### Given information
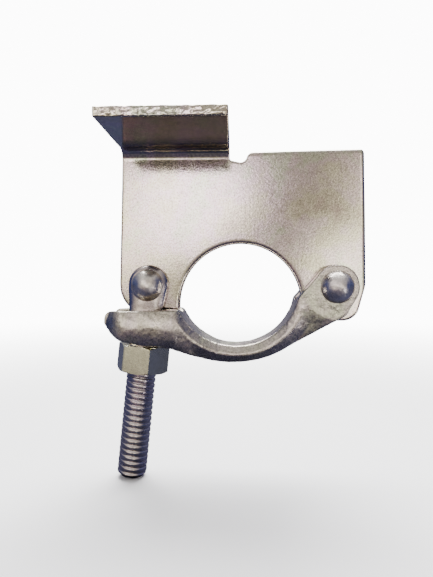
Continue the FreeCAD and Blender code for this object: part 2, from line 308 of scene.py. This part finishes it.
def strap_shape(point, normal):
    """Drafted sides that meet at a parting ridge, a rounded fork, plus forging unevenness."""
    move = Vector()
    x, y, z = point.x / MM, abs(point.y) / MM, point.z / MM
    side = 1.0 if point.y > 0.0 else -1.0
    reach = math.hypot(point.x - SADDLE.x, point.z - SADDLE.z) / MM
    from_ear = math.hypot(point.x - RIGHT_PIVOT.x, point.z - RIGHT_PIVOT.z) / MM
    ear_blend = min(1.0, max(0.0, (from_ear - 13.0) / 12.0))
    inner_drop = max(0.0, STRAP_INNER - reach) * 0.62
    outer_drop = max(0.0, reach - STRAP_OUTER) * 0.52
    fork_blend = min(1.0, max(0.0, (x + 25.0) / 9.0))
    outer_drop *= fork_blend
    inner_drop *= min(1.0, max(0.0, (x + 27.0) / 4.0))
    drop = min(2.2, inner_drop + outer_drop) * ear_blend
    drop *= min(1.0, max(0.0, y - 3.2) / 5.0)
    if x < -20.0 and y > FORK_SLOT_SIDE:
        belly = 0.034 * (z + 8.6) ** 2
        nose = 0.055 * max(0.0, -45.5 - x) ** 2
        share = min(1.0, (y - FORK_SLOT_SIDE) / 3.5) * min(1.0, (-20.0 - x) / 7.0)
        drop += min(3.2, belly + nose) * share
    move.y -= side * drop * MM
    rough = wave(point, 5.5 * MM, 2.0) * 0.16 + wave(point, 1.5 * MM, 7.0) * 0.09
    move += normal * (rough - 0.14) * MM
    return move


def make_strap():
    obj = remeshed_copy("clamp_strap", "strap_skin", 0.36 * MM, 9)
    shift_points(obj, strap_shape)
    material = zinc("strap_zinc", FORGED_TINTS, 0.9, (0.24, 0.38), 0.7, 1500.0, 0.6)
    finish_piece(obj, "clamp_strap", "strap", material)


def cap_points(radius, high):
    """Radius and drop below the top, from the top to the rim of a round cap."""
    ball = (radius ** 2 + high ** 2) / (2.0 * high)
    rim = math.asin(radius / ball)
    points = []
    for step in range(CAP_STEPS):
        angle = CAP_START + (rim - CAP_START) * step / (CAP_STEPS - 1)
        points.append((ball * math.sin(angle), ball * (1.0 - math.cos(angle))))
    return points


def make_rivet(node, pivot, half_grip, dent):
    """Domed rivet turned about Y, with a few hammer flats."""
    profile = [(radius, -half_grip - DOME_HIGH + drop)
               for radius, drop in cap_points(DOME_RADIUS, DOME_HIGH)]
    profile += [(DOME_RADIUS - 0.15, -half_grip - 0.02), (RIVET_SHANK + 0.4, -half_grip),
                (RIVET_SHANK, -half_grip + 0.2), (RIVET_SHANK, half_grip - 0.2),
                (CLOSED_RADIUS - 0.1, half_grip), (CLOSED_RADIUS, half_grip + 0.2)]
    profile += [(radius * 0.995, half_grip + CLOSED_HIGH - drop - 0.01)
                for radius, drop in reversed(cap_points(CLOSED_RADIUS, CLOSED_HIGH))]
    rows = []
    for radius, along in profile:
        row = []
        for index in range(RIVET_AROUND):
            turn = 2.0 * math.pi * index / RIVET_AROUND
            row.append(pivot + Vector((radius * math.cos(turn), along, radius * math.sin(turn))) * MM)
        rows.append(row)
    obj = skin_rows(rows, node + "_skin", True, True)
    shift_points(obj, lambda point, normal: normal * MM * (
        0.14 * wave(point, 3.4 * MM, dent) + 0.05 * wave(point, 1.1 * MM, dent + 4.0) - 0.10))
    material = zinc(node + "_zinc", RIVET_TINTS, 0.7, (0.26, 0.40), 0.3, 1500.0)
    finish_piece(obj, node, "plate", material)


def lean_frame():
    """Bolt space: origin on the bolt rivet, minus Z along the shank."""
    return Matrix.Translation(LEFT_PIVOT) @ Matrix.Rotation(BOLT_LEAN, 4, "Y")


def round_head(point, normal):
    """Eases the bolt head down towards its rim, as a forged eye."""
    local = lean_frame().inverted() @ point
    out = math.hypot(local.x, max(0.0, local.z)) / (8.0 * MM)
    side = 1.0 if point.y > 0.0 else -1.0
    share = min(1.0, max(0.0, abs(point.y) / MM - 3.0) / 3.0)
    drop = 2.3 * min(1.1, out) ** 3 * share
    uneven = 0.10 * wave(point, 4.0 * MM, 1.0) - 0.05
    return Vector((0.0, -side * drop, 0.0)) * MM + normal * MM * uneven


def thread_radius(along, phase):
    """Radius of the shank where phase runs from 0 to 1 across one thread."""
    valley = max(0.0, 1.0 - abs(phase * 2.0 - 1.0) / 0.46)
    swell = 0.10 * math.cos(math.pi * (phase * 2.0 - 1.0))
    radius = THREAD_RADIUS - THREAD_DEPTH * min(1.0, valley * 1.3) - swell * 0.35 * MM
    end_taper = THREAD_RADIUS - 1.5 * MM + max(0.0, BOLT_END - along) * 0.95
    radius = min(radius, end_taper)
    fade = min(1.0, (along - THREAD_TOP) / (3.0 * MM))
    return radius * fade + (THREAD_RADIUS - 0.05 * MM) * (1.0 - fade)


def make_bolt():
    """Slotted head remeshed from the solid, with a helical thread on the shank."""
    head = remeshed_copy("hinge_bolt", "bolt_skin", 0.34 * MM, 6)
    back = lean_frame().inverted()
    cut = bmesh.new()
    cut.from_mesh(head.data)
    low = [vertex for vertex in cut.verts if (back @ vertex.co).z < -(THREAD_TOP + 2.0 * MM)]
    bmesh.ops.delete(cut, geom=low, context="VERTS")
    for vertex in cut.verts:
        local = back @ vertex.co
        if local.z < -(THREAD_TOP - 0.5 * MM):
            side = Vector((local.x, local.y, 0.0))
            local -= side.normalized() * 0.35 * MM
            vertex.co = lean_frame() @ local
    cut.to_mesh(head.data)
    cut.free()
    rows = []
    around = 72
    step = THREAD_PITCH / 12.0
    count = int((BOLT_END - THREAD_TOP) / step)
    for row in range(count + 1):
        along = THREAD_TOP + row * step
        ring = []
        for index in range(around):
            turn = 2.0 * math.pi * index / around
            phase = (along / THREAD_PITCH - index / around) % 1.0
            radius = thread_radius(along, phase)
            place = Vector((radius * math.cos(turn), radius * math.sin(turn), -along))
            ring.append(lean_frame() @ place)
        rows.append(ring)
    shank = skin_rows(rows, "thread_skin", False, True)
    shift_points(head, round_head)
    shift_points(shank, lambda point, normal: normal * MM * (0.03 * wave(point, 0.9 * MM, 6.0) - 0.03))
    joined = bmesh.new()
    joined.from_mesh(head.data)
    joined.from_mesh(shank.data)
    joined.to_mesh(head.data)
    joined.free()
    bpy.data.objects.remove(shank)
    material = zinc("bolt_zinc", BOLT_TINTS, 0.6, (0.16, 0.30), 0.2)
    finish_piece(head, "hinge_bolt", "bolt", material)


def nut_radius(turn, edge_gap):
    """Distance of the nut side from its axis, with the corners cut back near both faces."""
    sixth = math.pi / 3.0
    inside = (turn + sixth / 2.0) % sixth - sixth / 2.0
    hexagon = NUT_FLAT / math.cos(inside)
    return min(hexagon, NUT_FLAT + CHAMFER_START + edge_gap * CHAMFER_SLOPE)


def make_nut():
    around = 144
    levels = [0.0, 0.15, 0.3, 0.5, 0.7, 0.9, 1.1, 1.4, 2.0, 3.5, 5.6]
    levels += [NUT_HIGH / MM - level for level in reversed(levels[:-1])]
    rows = []
    bore = THREAD_RADIUS + 0.12 * MM

    def ring(radius_rule, along):
        points = []
        for index in range(around):
            turn = 2.0 * math.pi * index / around
            radius = radius_rule(turn - NUT_TURN + math.pi / 2.0 - math.pi / 6.0)
            place = Vector((radius * math.cos(turn), radius * math.sin(turn), -NUT_TOP - along))
            points.append(lean_frame() @ place)
        return points

    rows.append(ring(lambda turn: bore, NUT_HIGH / 2.0))
    rows.append(ring(lambda turn: bore, 0.5 * MM))
    rows.append(ring(lambda turn: bore + 0.45 * MM, 0.05 * MM))
    rows.append(ring(lambda turn: bore + 0.7 * MM, 0.0))
    for level in levels:
        gap = min(level, NUT_HIGH / MM - level) * MM
        rows.append(ring(lambda turn, gap=gap: nut_radius(turn, gap), level * MM))
    rows.append(ring(lambda turn: bore + 0.7 * MM, NUT_HIGH))
    rows.append(ring(lambda turn: bore + 0.45 * MM, NUT_HIGH - 0.05 * MM))
    rows.append(ring(lambda turn: bore, NUT_HIGH - 0.5 * MM))
    rows.append(ring(lambda turn: bore, NUT_HIGH / 2.0))
    obj = skin_rows(rows, "nut_skin", False, False)
    material = zinc("nut_zinc", NUT_TINTS, 0.6, (0.16, 0.28), 0.25)
    finish_piece(obj, "hex_nut", "nut", material)
    obj.data.set_sharp_from_angle(angle=math.radians(22.0))


# ------------------------------------------------------------------ stage, lights, camera
def area_light(name, place, aim, size, power, colour):
    data = bpy.data.lights.new(name, "AREA")
    data.shape = "RECTANGLE"
    data.size = size[0]
    data.size_y = size[1]
    data.energy = power
    data.color = colour
    obj = bpy.data.objects.new(name, data)
    obj.location = place
    obj.rotation_mode = "QUATERNION"
    obj.rotation_quaternion = (Vector(aim) - Vector(place)).to_track_quat("-Z", "Y")
    bpy.context.scene.collection.objects.link(obj)


def make_stage():
    mesh = bpy.data.meshes.new("floor")
    mesh.from_pydata([(-4.0, -0.085, FLOOR_Z), (4.0, -0.085, FLOOR_Z), (4.0, 6.0, FLOOR_Z),
                      (-4.0, 6.0, FLOOR_Z)], [], [(0, 1, 2, 3)])
    floor = new_object("floor", mesh)
    mesh.materials.append(plain_floor())


def make_world():
    """Studio: warm grey with soft lamps in front, dark blue at the sides and behind.

    The camera sees only the pale backdrop.
    """
    world = bpy.data.worlds.new("studio")
    bpy.context.scene.world = world
    world.use_nodes = True
    tree = world.node_tree
    background = tree.nodes["Background"]
    coords = add(tree.nodes, "ShaderNodeTexCoord")
    split = add(tree.nodes, "ShaderNodeSeparateXYZ")
    tree.links.new(coords.outputs["Generated"], split.inputs["Vector"])
    height = map_range(tree, split.outputs["Z"], -1.0, 1.0)
    ramp = ramp_node(tree, height, [
        (0.30, (0.15, 0.14, 0.20)), (0.38, (0.29, 0.26, 0.30)), (0.43, (0.66, 0.60, 0.54)),
        (0.48, (1.05, 0.98, 0.86)), (0.56, (0.62, 0.56, 0.48)), (0.72, (0.72, 0.67, 0.62)),
        (1.0, (1.0, 1.0, 1.0))])
    aside = add(tree.nodes, "ShaderNodeMath", operation="ABSOLUTE")
    tree.links.new(split.outputs["X"], aside.inputs[0])
    edge = map_range(tree, aside.outputs["Value"], 0.55, 0.90)
    behind = map_range(tree, split.outputs["Y"], 0.05, 0.40, high=0.8)
    blue = rgb(tree, (0.050, 0.075, 0.24))
    share = add(tree.nodes, "ShaderNodeMath", operation="MAXIMUM")
    tree.links.new(edge, share.inputs[0])
    tree.links.new(behind, share.inputs[1])
    colour = mix_node(tree, share.outputs["Value"], ramp.outputs["Color"], blue)
    for towards, inner, outer, glow in LAMPS:
        lamp = soft_lamp(tree, coords.outputs["Generated"], towards, inner, outer)
        colour = mix_node(tree, lamp, colour.outputs["Result"], rgb(tree, glow))
    seen = add(tree.nodes, "ShaderNodeLightPath")
    pale = rgb(tree, BACKDROP)
    mixed = mix_node(tree, seen.outputs["Is Camera Ray"], colour.outputs["Result"], pale)
    tree.links.new(mixed.outputs["Result"], background.inputs["Color"])


def soft_lamp(tree, direction, towards, inner, outer):
    """Share of a round soft lamp seen in a direction, angles in degrees."""
    dot = add(tree.nodes, "ShaderNodeVectorMath", operation="DOT_PRODUCT")
    dot.inputs[1].default_value = Vector(towards).normalized()
    tree.links.new(direction, dot.inputs[0])
    start, end = math.cos(math.radians(outer)), math.cos(math.radians(inner))
    return map_range(tree, dot.outputs["Value"], start, end, easing="SMOOTHSTEP")


def make_lights():
    area_light("top", (0.0, 0.30, 0.70), (0.0, 0.05, -0.07), (0.7, 0.6), 30.0, (1.0, 1.0, 1.0))


def make_camera():
    data = bpy.data.cameras.new("camera")
    data.lens = CAMERA_LENS
    data.sensor_width = 36.0
    data.clip_start = 0.01
    camera = bpy.data.objects.new("camera", data)
    camera.location = CAMERA_SPOT
    look = Vector((-math.sin(CAMERA_YAW) * math.cos(CAMERA_PITCH),
                   math.cos(CAMERA_YAW) * math.cos(CAMERA_PITCH), math.sin(CAMERA_PITCH)))
    camera.rotation_mode = "QUATERNION"
    camera.rotation_quaternion = look.to_track_quat("-Z", "Y")
    bpy.context.scene.collection.objects.link(camera)
    bpy.context.scene.camera = camera


make_plate()
make_strap()
make_rivet("strap_rivet", RIGHT_PIVOT, 8.5, 11.0)
make_rivet("bolt_rivet", LEFT_PIVOT, 7.3, 23.0)
make_bolt()
make_nut()
make_stage()
make_world()
make_lights()
make_camera()
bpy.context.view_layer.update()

### Exercise instructions
Without changing anything, quote the lines from the top of the data to the line that contains "return move", including that line.

### The response
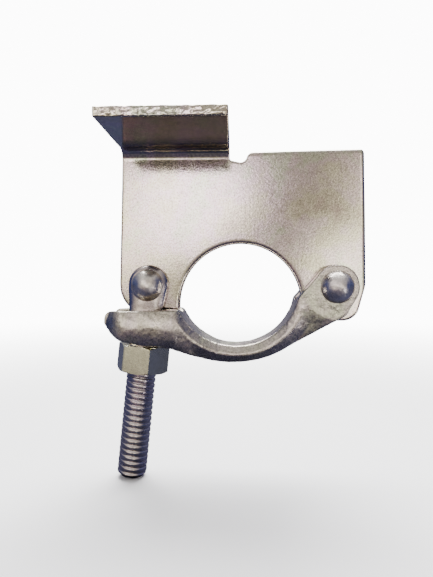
Continue the FreeCAD and Blender code for this object: part 2, from line 308 of scene.py. This part finishes it.
def strap_shape(point, normal):
    """Drafted sides that meet at a parting ridge, a rounded fork, plus forging unevenness."""
    move = Vector()
    x, y, z = point.x / MM, abs(point.y) / MM, point.z / MM
    side = 1.0 if point.y > 0.0 else -1.0
    reach = math.hypot(point.x - SADDLE.x, point.z - SADDLE.z) / MM
    from_ear = math.hypot(point.x - RIGHT_PIVOT.x, point.z - RIGHT_PIVOT.z) / MM
    ear_blend = min(1.0, max(0.0, (from_ear - 13.0) / 12.0))
    inner_drop = max(0.0, STRAP_INNER - reach) * 0.62
    outer_drop = max(0.0, reach - STRAP_OUTER) * 0.52
    fork_blend = min(1.0, max(0.0, (x + 25.0) / 9.0))
    outer_drop *= fork_blend
    inner_drop *= min(1.0, max(0.0, (x + 27.0) / 4.0))
    drop = min(2.2, inner_drop + outer_drop) * ear_blend
    drop *= min(1.0, max(0.0, y - 3.2) / 5.0)
    if x < -20.0 and y > FORK_SLOT_SIDE:
        belly = 0.034 * (z + 8.6) ** 2
        nose = 0.055 * max(0.0, -45.5 - x) ** 2
        share = min(1.0, (y - FORK_SLOT_SIDE) / 3.5) * min(1.0, (-20.0 - x) / 7.0)
        drop += min(3.2, belly + nose) * share
    move.y -= side * drop * MM
    rough = wave(point, 5.5 * MM, 2.0) * 0.16 + wave(point, 1.5 * MM, 7.0) * 0.09
    move += normal * (rough - 0.14) * MM
    return move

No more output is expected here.